Although leaving is not easy, it is an option. “I have always admired people who know that staying would interfere with who they are and how they feel about themselves. Staying only works if it doesn’t kill your sense of self,” Irene explains. If you leave, you have the tough work of healing without access to the person who betrayed you being present to answer your questions. “When you leave, you might get back in the dating pool after healing. And, that can be daunting,” Sheila says. Refilwe* (39) has not been able to move on since she left her nine-year marriage. “I knew that I wouldn’t be able to love him after his affair, so I chose to love myself and leave. That was two years ago, and I am still not ready to date. My baggage and trust issues are very deep, so I have come to accept that I might be by myself for a long time. That is still better than staying, but it is a lonely life,” she says. Unlike Refilwe, other people are able to move on to happy and solid relationships. “I advise people to leave or stay for themselves; never for the other person. That way, you can move forward in your truth,” Sheila says.

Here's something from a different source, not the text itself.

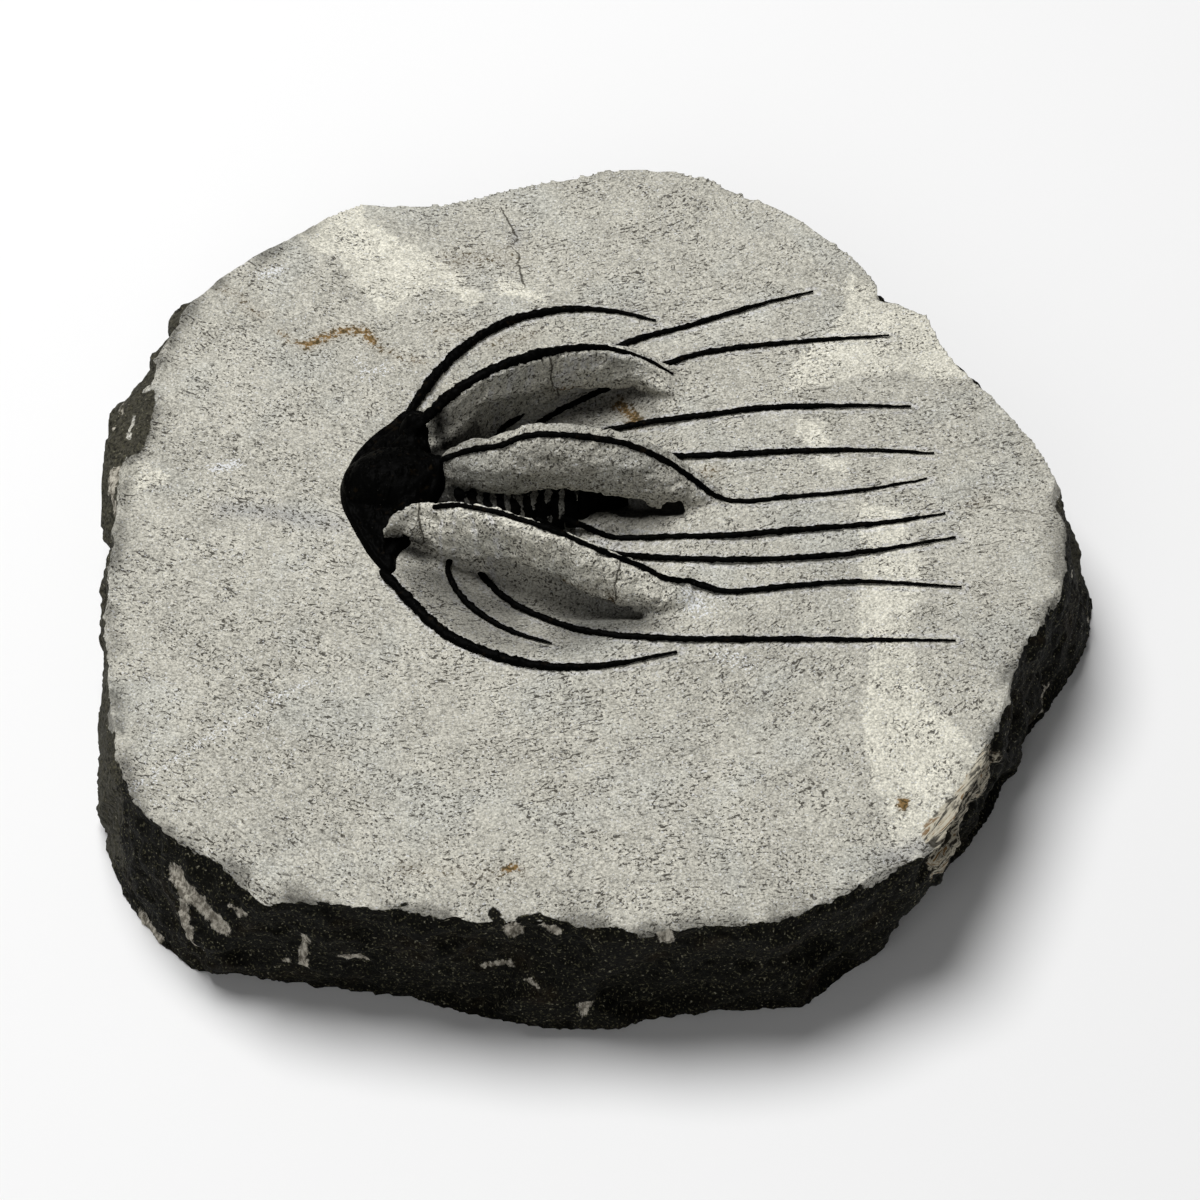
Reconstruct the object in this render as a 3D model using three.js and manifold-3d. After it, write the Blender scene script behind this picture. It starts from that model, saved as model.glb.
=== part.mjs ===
// A spiny fossil trilobite lying on its prepared slab of dark limestone.
// Millimetres, +Z up, the slab's flat underside on z = 0, the animal's head towards -X.
//
// The animal is drawn in its own frame: s runs from the front of the head towards the tail,
// t runs across the body (positive on its right side), h is the height over the prepared face.

import * as THREE from 'three';
import { mergeVertices } from 'three/addons/utils/BufferGeometryUtils.js';
import Module from 'manifold-3d';

const wasm = await Module();
wasm.setup();

// ---------------------------------------------------------------- driving dimensions

const SLAB_THICKNESS = 18;
const GAP = 0.3; // clearance between the shell and the rock around it

const HEAD_FRONT = [-28.3, 4.4]; // x, y of the front of the head on the prepared face
const BODY_TURN = 2; // degrees from +X to the animal's long axis

// The hollow that was cut into the rock around the body.
const HOLLOW_CENTRE = 22;
const HOLLOW_LENGTH = 38;
const HOLLOW_WIDTH = 50;
const HOLLOW_DEPTH = 3;
const HOLLOW_FLAT_PART = 0.45; // share of the radius that is level floor

const BODY_FOOT = -3.7; // the shell's underside, set a little into the floor
const BODY_CREST = 0.8;

const THORAX_START = 12.4;
const SEGMENT_COUNT = 9;
const SEGMENT_PITCH = 1.43;
const FIRST_HALF_WIDTH = 6.3;
const LAST_HALF_WIDTH = 4.5;

const PYGIDIUM_LENGTH = 5.6;
const PYGIDIUM_SINK = 2.2; // how far its top falls towards the tail
const PYGIDIUM_STATIONS = [0, 0.25, 0.5, 0.7, 0.86, 0.96]; // shares of its length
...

But, be aware that leaving doesn’t absolve you of the process of healing. “It is important to work on healing and restoring whatever the infidelity took away from you,” she adds. “Just moving on isn’t a real solution because you will burden all your relationships with any issues you do not deal with.”
I knew that I wouldn’t be able to love him after his affair, so I chose to love myself and leave.
The pain of infidelity doesn’t have to crush you, whether you stay or leave. Finding a way to pick up the pieces and moving on with a life that you love is the biggest cure to the pain that threatened to break you.